Hey folks! And welcome to another Whiteboard Wednesday. I’m Brandt Krueger. I’m excited today to be talking to you about AR and VR at events. Now, what’s interesting to me is when you talk to a lot of event folks about AR and VR, there’s a little bit of resistance to it, and I think that stems from people being worried that it’s going to take away from the experience. We’re people people, right? We’re bringing people together. We’re doing stuff together. Why would we want to put some kind of headset on our head and go into a virtual world? That’s gonna keep us from talking to each other and interacting with each other.

Yeah, I can kind of understand that. But this is the technology that people are excited about, they’re interested in using, and you can actually use it in a group experience. And I’ll try and get to that in a moment. First, I feel like we really need to deal with what the heck is AR, what the heck is VR. So, let’s get the definitions out of the way first.
Augmented Reality
Augmented reality, let’s deal with that one first. What we’ve got with augmented reality is any time we’re layering something over reality, you’re augmenting reality. So, I can still see the world, I can still move around in it, and I can still see and feel everything that’s going on around me. But some type of information is being layered over it.

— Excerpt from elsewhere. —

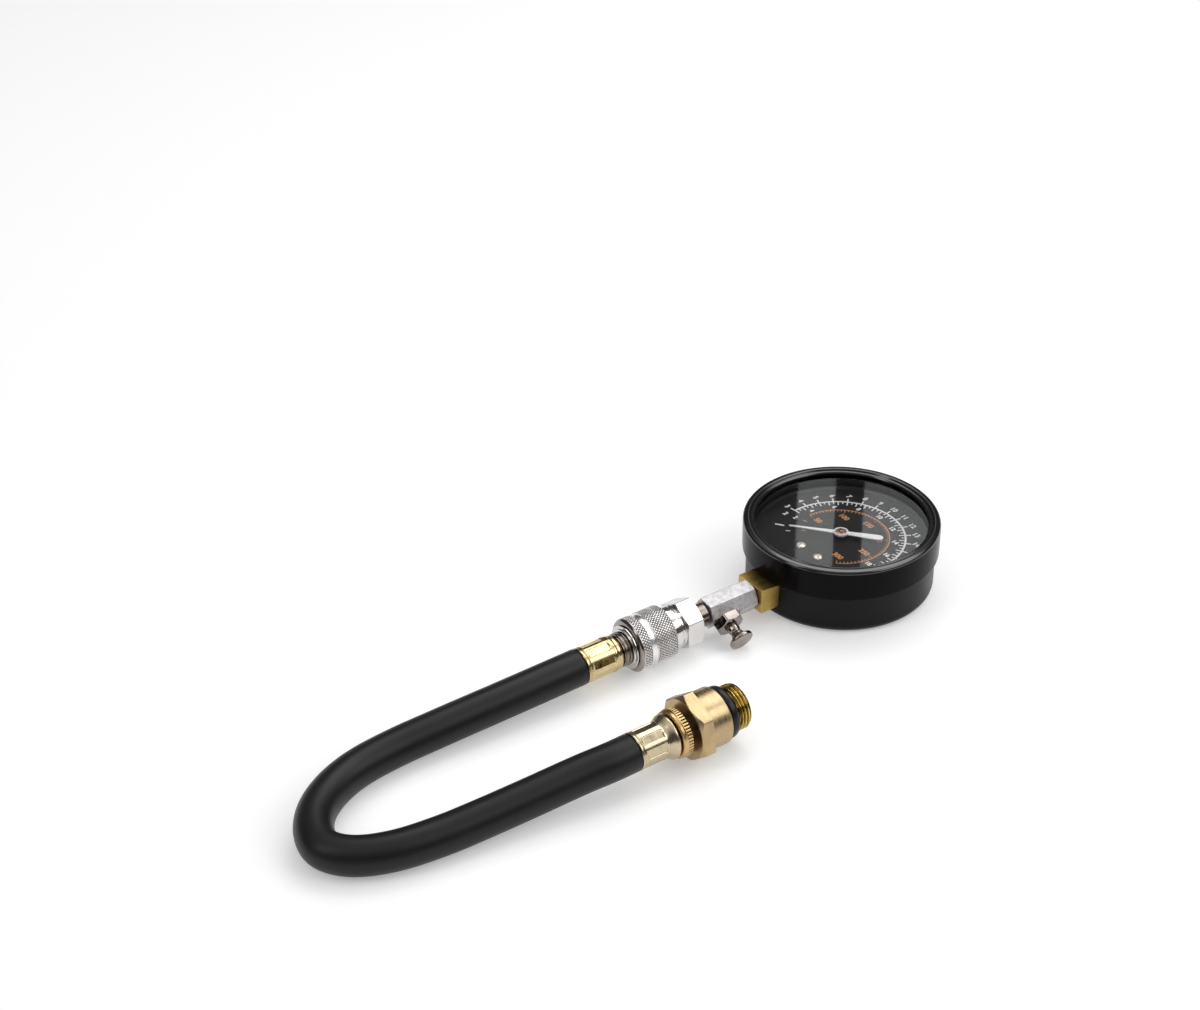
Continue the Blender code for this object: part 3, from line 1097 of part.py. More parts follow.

So, when we talk about augmented reality glasses, really that’s what we’re talking about, is I can still see the world around me, but then we’re laying information or something over our eyes. Now, the kind of first real potshot in modern times of this type of thing was Google Glass, which has already kind of fallen by the wayside. But that was a really good example where you had the glasses and you had the ability to kind of look up into the corner and see information being delivered to you. So, when we talk about augmented reality at its core, that’s what we’re talking about. There’s some new technology that’s coming out or has been out for a little bit like Microsoft HoloLens or the Magic Leap technology that’s finally starting to get released.

Virtual Reality

But in both of those instances, what we’ve got is an actual layering over technology as opposed to virtual reality, which is where we’ve got a fully immersive experience, where we’re putting the headset over our heads, it’s covering our ears. We’re being dropped into a virtual world. And it’s a really, it’s a fully immersive experience. The products that we’re talking about here are Oculus Rift or Google Daydream, or HTC, Samsung, Sony, all of the big players are getting into virtual reality headsets.
Immersive Video
Now, kind of a subcategory in that is what’s called immersive video. So, really it’s different than virtual reality and purists are gonna say, “That’s not VR” because immersive video, it’s just prerecorded. So, you can turn your head around, you can look around, you can see 360. But you’re not able to interact with the environment. You’re not able to move around really in that environment. It’s still like watching a movie. It’s a fully immersive 3D movie, but it’s still a movie. So, that’s why some people try and say that this type of immersive video is not technically VR. But for the most part, it gets lumped in because what are you gonna see that on? One of those virtual reality headsets. You’re gonna put on the thing and you’re gonna go into that immersive room.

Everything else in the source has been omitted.